During the early 2000s, Sak said, Battambang grew in line with the national development boom, and tourists began to slowly trickle in.
Then in 2010, the city launched “Our City, Our Heritage”: a well-publicised push to preserve and promote the city as a cultural community.
Today, the city’s historic west bank looks at first glance to be remarkably unchanged, although many of its traditional shop houses have been transformed into upmarket boutiques, restaurants and lodgings.
Sak feels relatively confident that these prominent residences won’t be bulldozed to make way for high rises any time soon.
Although there is no law preventing the demolition, he believes that public visibility would make the project unfeasible.

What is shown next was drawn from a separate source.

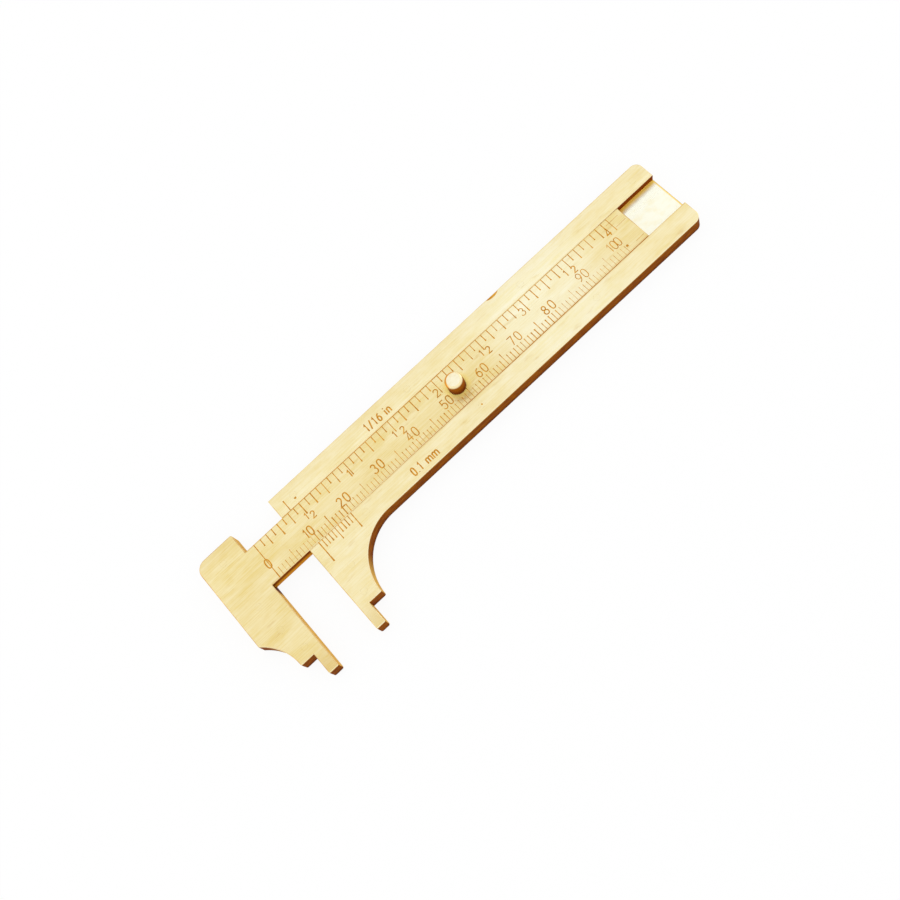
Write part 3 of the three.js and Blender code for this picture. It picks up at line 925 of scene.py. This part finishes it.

“But in some locations it’s possible,” he said. “You can see some high rise buildings under construction at the moment inside the old quarter. It’s done by the powerful or well-connected.”
As the city continues to be swept up in a tide of gentrification, Lean has accepted that it will not carry him with it.
He speaks no English, and is a man of few words even in his native tongue. Road transport has all but robbed him of his local customers, and if visitors do chance across his quaint ride, it is only by chance.
“I don’t know how tourists find me,” he pondered. “Maybe they just walk past.” He sometimes still ferries monks across the river, but provides the service for free.
For Helen Grant Ross, the idea of Lean’s timeless journey conjures something romantic. “The first thing the boatman made me think of was the story of Siddhartha, who ended his life ferrying people across the river: the symbol of the person who is taking people from one side to the other,” she said.
For Lean, it is more prosaic. His children are not in a position to support him financially, he has no land, and his wife doesn’t work.
The 10,000 riel he earns on an average day gives them food and a place to sleep.
“There are many people, but my job is still the same as before,” he said, adding that he had no intention of retiring from his post. “There is a big gap between me and the development in this town.”